The reports will be in the build output, but you can also find the reports in .txt files in the build output. For example, cat out/host_optimized/gen/*.txt | less will display all reports.

Thread Safety

This code does not itself use mutable global variables, or any other type of shared data structure so there is no thread-safety concerns. However, additional care is needed to ensure dependencies are configured to be thread-safe. For example, the current boringssl configuration defines OPENSSL_NO_THREADS_CORRUPT_MEMORY_AND_LEAK_SECRETS_IF_THREADED, and that would need to be changed before running in a threaded environment.

Clearing Sensitive Data

This code makes a reasonable effort to clear memory holding sensitive data. This may help with a broader strategy to clear sensitive data but it is not sufficient on its own. Here are a few things to consider.

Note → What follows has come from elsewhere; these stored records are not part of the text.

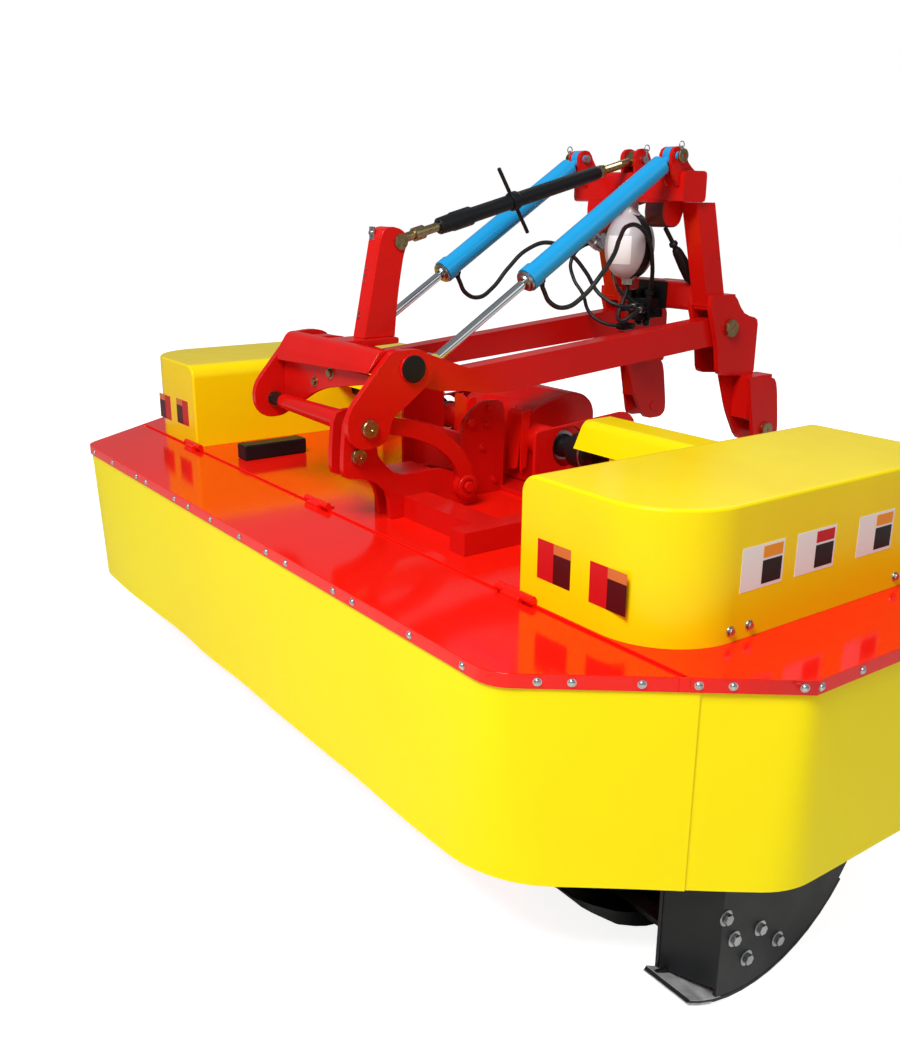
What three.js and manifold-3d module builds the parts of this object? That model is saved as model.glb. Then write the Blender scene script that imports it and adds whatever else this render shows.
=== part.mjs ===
// Front mower conditioner on a pushed three-point linkage, as it parks: standing on its
// skids and two drop legs. Millimetres, +Z up, travel towards -Y, left-hand end at +X.
// The origin is on the ground under the middle of the machine.
import * as THREE from 'three';
import { mergeVertices } from 'three/addons/utils/BufferGeometryUtils.js';
import Module from 'manifold-3d';

const wasm = await Module();
wasm.setup();

// ---------------------------------------------------------------- driving dimensions
const OVERALL_WIDTH = 3000;
const HALF_WIDTH = OVERALL_WIDTH / 2;
const CHAMFER_WIDTH = 363;        // how far in the cut-off corners reach
const FRONT_CORNER_RADIUS = 90;
const FRONT_HALF = HALF_WIDTH - CHAMFER_WIDTH;
const CHAMFER_DEPTH = 464;        // how far back the cut-off corners reach
const DECK_REAR = 1290;           // rear edge of the deck sheet
const RIM_BOTTOM = 700;           // height of the rim's lower edge over the ground
const RIM_HEIGHT = 30;
const SHEET = 5;                  // deck sheet
const RIM_WALL = 4;
const HEM_HEIGHT = 280;           // lower edge of the curtains over the ground
const CURTAIN_WALL = 3;
const CURTAIN_TOP_RADIUS = 86;
const CURTAIN_HEM_RADIUS = 260;
const GUARD_HINGE_Y = 278;
const GUARD_HINGE_LIFT = 12;      // hinge axis over the deck's top
const GUARD_GAP = 16;             // between the hinged sheet and the fixed sheet
const CURTAIN_GAP = 4;            // between the hinged curtain and the side curtains
const SEAT = 0.3;                 // gap between touching pieces
const PIN_PLAY = 0.5;             // radial play of a turning pin
const RUN_GAP = 8;                // free space beside a moving piece

const DECK_TOP = RIM_BOTTOM + RIM_HEIGHT;
const DECK_UNDER = DECK_TOP - SHEET;
const ON_DECK = DECK_TOP + SEAT;
// Linkage pins, as (y, z)
const PIVOT = [417, 1133];        // lifting arms on the head
const NOSE_PIN = [285, 993];
const LOWER_PIN = [275, 915];
const ARCH_FOOT = [612, 790];
const MAST_PIN = [540, 1435];
const ROD_PIN = [523, 1131];      // lift cylinders on the arms
const CYLINDER_PIN = [1386, 1671];
const TOP_LINK_PIN = [1436, 1665];
const REAR_PIVOT = [1650, 1156];  // lifting arms on the headstock
const HITCH_PIN = [1808, 818];

const ARM_X = 200;
const ARM_WIDTH = 56;
const ARM_DEPTH = 88;
const HEAD_PLATE_X = 250;         // inner face of the head's side plates
const HEAD_PLATE = 20;
const BRACKET_PLATE = 18;
const PIVOT_TUBE_RADIUS = 30;
const NOSE_TUBE_RADIUS = 22;
const NOSE_PIN_RADIUS = 15;

const BARREL_RADIUS = 31;
const BARREL_LENGTH = 638;        // from its eye to the gland end
const ROD_RADIUS = 13;
const LINK_TUBE_RADIUS = 21;
const LINK_ROD_RADIUS = 13;

const DISC_COUNT = 6;
const DISC_Y = 510;
const DISC_HEIGHT = 122;
const DISC_SWEEP = 248;
const BAR_TOP = 100;
const BAR_BOTTOM = 52;
const SHOE_RADIUS = 368;
const SHOE_WALL = 10;
const END_INSET = 90;             // end plate's outer face behind the side rim
const END_DEPTH = 120;
const END_OUTER = HALF_WIDTH - END_INSET;
const END_INNER = END_OUTER - END_DEPTH;
const END_PLATE = 8;
const DISC_END_GAP = 14;          // from the outer disc's knife circle to the end leg
const DISC_PITCH = 2 * (END_INNER - DISC_SWEEP - DISC_END_GAP) / (DISC_COUNT - 1);

const ROTOR = [980, 350];         // conditioner axis, as (y, z)
const ROTOR_TUBE_RADIUS = 70;
const ROTOR_JOURNAL = 26;
const RUNNING_PLAY = 0.8;          // between what turns on one pin or shaft
const TINE_REACH = 265;

const COVER_INSET = 204;
const COVER_WIDTH = 429;
const COVER_OUTER = HALF_WIDTH - COVER_INSET;
const COVER_INNER = COVER_OUTER - COVER_WIDTH;
const COVER_FRONT = 290;
const COVER_REAR = 1217;
const COVER_HEIGHT = 276;
const COVER_WALL = 3;
const SHAFT = [927, 872];         // cross shafts, as (y, z)

const STAND_Y = 1330;
const HITCH_REAR = 1872;
const CENTRE_Y = HITCH_REAR / 2;  // moves the front edge's frame to the machine's middle

const SIDES = [['left', 1], ['right', -1]];

const PAINT = {
  red: { color: 0xc4161c, roughness: 0.35, metalness: 0.1 },
  yellow: { color: 0xf5d800, roughness: 0.3, metalness: 0.0 },
  blue: { color: 0x1c8fd6, roughness: 0.3, metalness: 0.1 },
  black: { color: 0x1a1b1e, roughness: 0.55, metalness: 0.1 },
  steel: { color: 0x8d9093, roughness: 0.4, metalness: 0.9 },
  chrome: { color: 0xd9dde0, roughness: 0.1, metalness: 1.0 },
  brass: { color: 0xb89a4a, roughness: 0.35, metalness: 0.9 },
  silver: { color: 0xc9cbcf, roughness: 0.35, metalness: 0.6 },
  rubber: { color: 0x141416, roughness: 0.8, metalness: 0.0 },
};

// ---------------------------------------------------------------- solids
function solid(geometry) {
  const bare = geometry.index ? geometry.toNonIndexed() : geometry.clone();
  bare.deleteAttribute('normal');
  bare.deleteAttribute('uv');
  const merged = mergeVertices(bare, 1e-3);
  return new wasm.Manifold(new wasm.Mesh({
    numProp: 3,
    vertProperties: new Float32Array(merged.attributes.position.array),
    triVerts: new Uint32Array(merged.index.array),
  }));
}

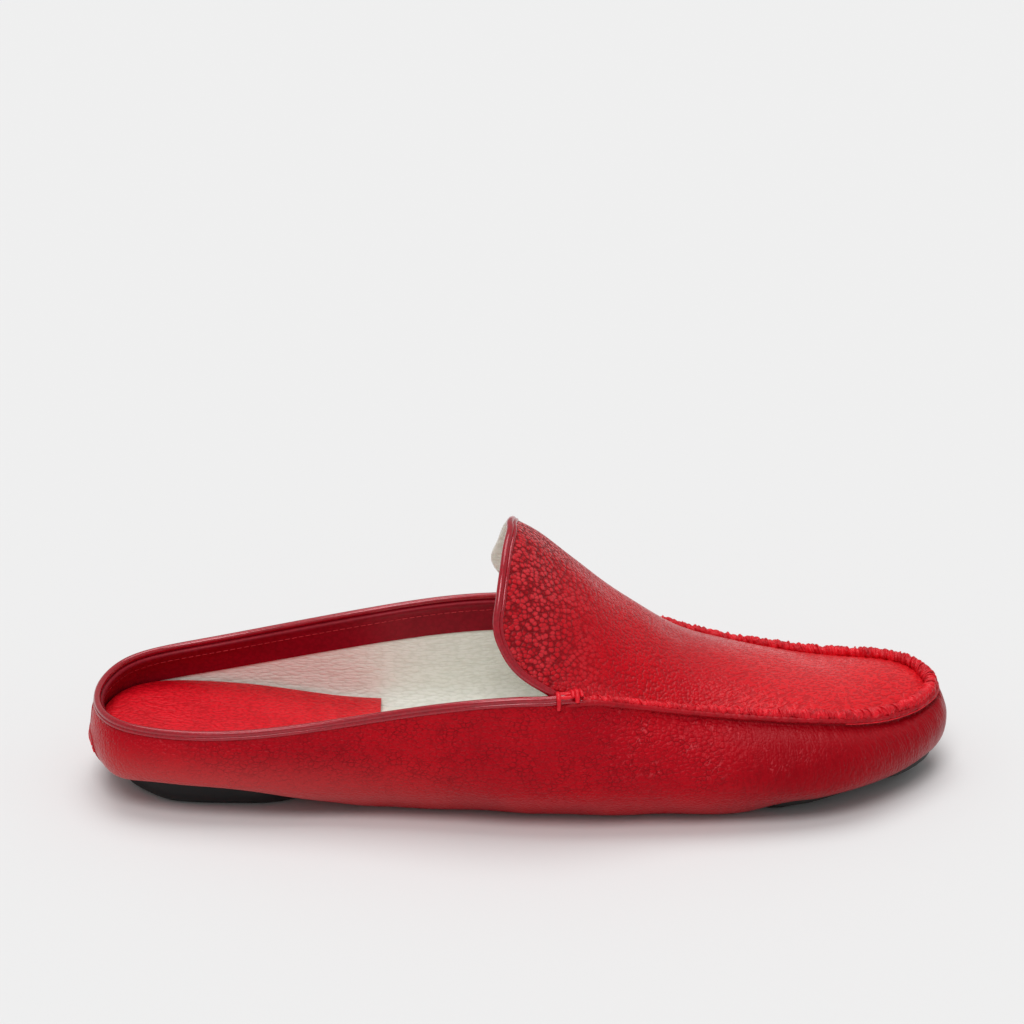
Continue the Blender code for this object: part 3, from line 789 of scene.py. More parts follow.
print("apron lies", apart.max().round(2), "mm from the CAD's at most,", apart.mean().round(2), "on average")

# %% [markdown]
# The two sides of the apron are made from the same layout: the red grain outside, and
# the pale lining one leather's thickness below it. At the tongue's edge the lining runs
# on behind the piping and curls over its back, so that from inside only pale shows.

# %% Apron and tongue lining
APRON_LEATHER = 1.8 * MM
CURL = np.array([(0.8, 0.00), (1.5, 0.02), (1.95, 0.20), (2.1, 0.55)]) * MM

apron = sheet_from("apron_leather", apron_grid)
tongue_back = apron_grid[-1] - apron_grid[-4]
tongue_back /= np.linalg.norm(tongue_back, axis=1)[:, None]
under = apron_grid - apron_normals * APRON_LEATHER
far_side = smooth_step(apron_grid[-1, :, 1], 0, 14 * MM)[:, None]
curl_back = tongue_back * (0.65 + 0.35 * far_side)
curl = [under[-1] + back * curl_back + rise * apron_normals[-1] for back, rise in CURL]
under = np.concatenate([under[:-1:3], under[-1:], curl])[:, ::3]
tongue_lining = sheet_from("tongue_lining", under, upwards=False)

# %% [markdown]
# ## Pipings
#
# The collar and the tongue are edged with a thin strip of glossy leather, folded over a
# cord. The fold shows as a round bead, and the strip's lower edge as a thinner second
# line under it. Both are tubes along a curve, joined into one piece.


# %% Tubes along a line
def tubes(name, lines, radii, sides):
    """One mesh of round tubes: each line is rows of places, with a radius at each."""
    curve = bpy.data.curves.new(name, "CURVE")
    curve.dimensions = "3D"
    curve.bevel_depth = 1.0
    curve.bevel_resolution = max(sides // 4 - 1, 0)
    curve.use_fill_caps = True
    for line, radius in zip(lines, radii):
        spline = curve.splines.new("POLY")
        spline.points.add(len(line) - 1)
        spline.points.foreach_set("co", np.column_stack([line, np.ones(len(line))]).ravel())
        spline.points.foreach_set("radius", np.broadcast_to(radius, len(line)).astype(float))
    piece = bpy.data.objects.new(name, curve)
    scene.collection.objects.link(piece)
    only(piece)
    bpy.ops.object.convert(target="MESH")
    piece = bpy.context.object
    bpy.ops.object.shade_smooth()
    return piece


# %% Collar piping
PIPING_STEP = 0.8 * MM
PIPING_TAIL = 3.2 * MM
PIPING_SINKS_OVER = 6.0 * MM
BEAD_RADIUS = 1.10 * MM
STRIP_RADIUS = 0.70 * MM
UP = np.array([0.0, 0.0, 1.0])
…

  • The caller of this code is responsible for buffers they own (of course).
  • The ops implementations need to clear any copies they make of sensitive data. Both boringssl and mbedtls attempt to zeroize but this may need additional care to integrate correctly. For example, boringssl skips optimization prevention when OPENSSL_NO_ASM is defined (and it is currently defined).
  • Sensitive data may remain in cache.
  • Sensitive data may have been swapped out.
  • Sensitive data may be included in a crash dump.